Worse: "Unless you are from the Mortaja family, you can't take him in." Hello. The Mortaja family? "Wait, so this is pool only for Gaza's who's who? Am I not special enough for you to make exceptions?". I considered asking if he wanted a bribe, just to see if that's what he was getting at.
I later learned that the Mortajas are the hotel owners . But I also learned that families of Ministers actually can "reserve" the entire pool for themselves.
"So this pool is exclusive, despite the fact that we pay a hefty fee to get in" I asked. ..angry exchanges. More finger-pointing. "Can I please speak to your manager? Listen I don't want problems." That set him off. "NO please, make problems. Come on show me what you got lady!".
I though of all the smart things I could have said to him in restrospect but didn't. "No no, Yousuf, I dont' want him to let me in just because I'm Mr. Mortaga's estranged cousin, he should let me in because I paid him to." Unfortunately things went from bad to worse when my good-natured but hot-tempered mother began to do some finger-pointing of herself, accusing the man of discrimination and issuing a few verbal threats of herself ("I know people that can come here and teach you some manners!").
In the end, one of his superiors intervened and let me in, Yousuf in hand, though I couldn't help but feeling humiliated, like an unwelcome guest. I thought-this is something I would have never done for myself, even though we paid the full fee. But for Yousuf...I have learned to cross all the boundaries. Yet I couldn't help feeling miserable. Being yelled at is no fun.

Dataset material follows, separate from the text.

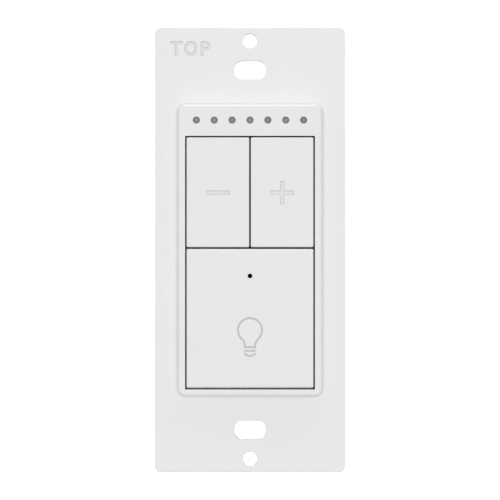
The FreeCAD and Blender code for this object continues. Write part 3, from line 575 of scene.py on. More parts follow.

Later that day, we went to the farm, and Yousuf, as usual, reminded me that its the little things that matter. Together, we watched ants crawling through the sand together. We tracked the stars. And we laughed till our sides ached playing hide and go seek. No matter what a miserable day I've had, how many mean hotel receptionists yell at me, or snobbish government officials snub me, I always have Yousuf there to remind of what really matters. His big goofy smile and wet smooches makes it all better. I love him. He is my world. And though it may make me selfish, having him around makes things all better. I think I need him just as much as he needs me. Or more.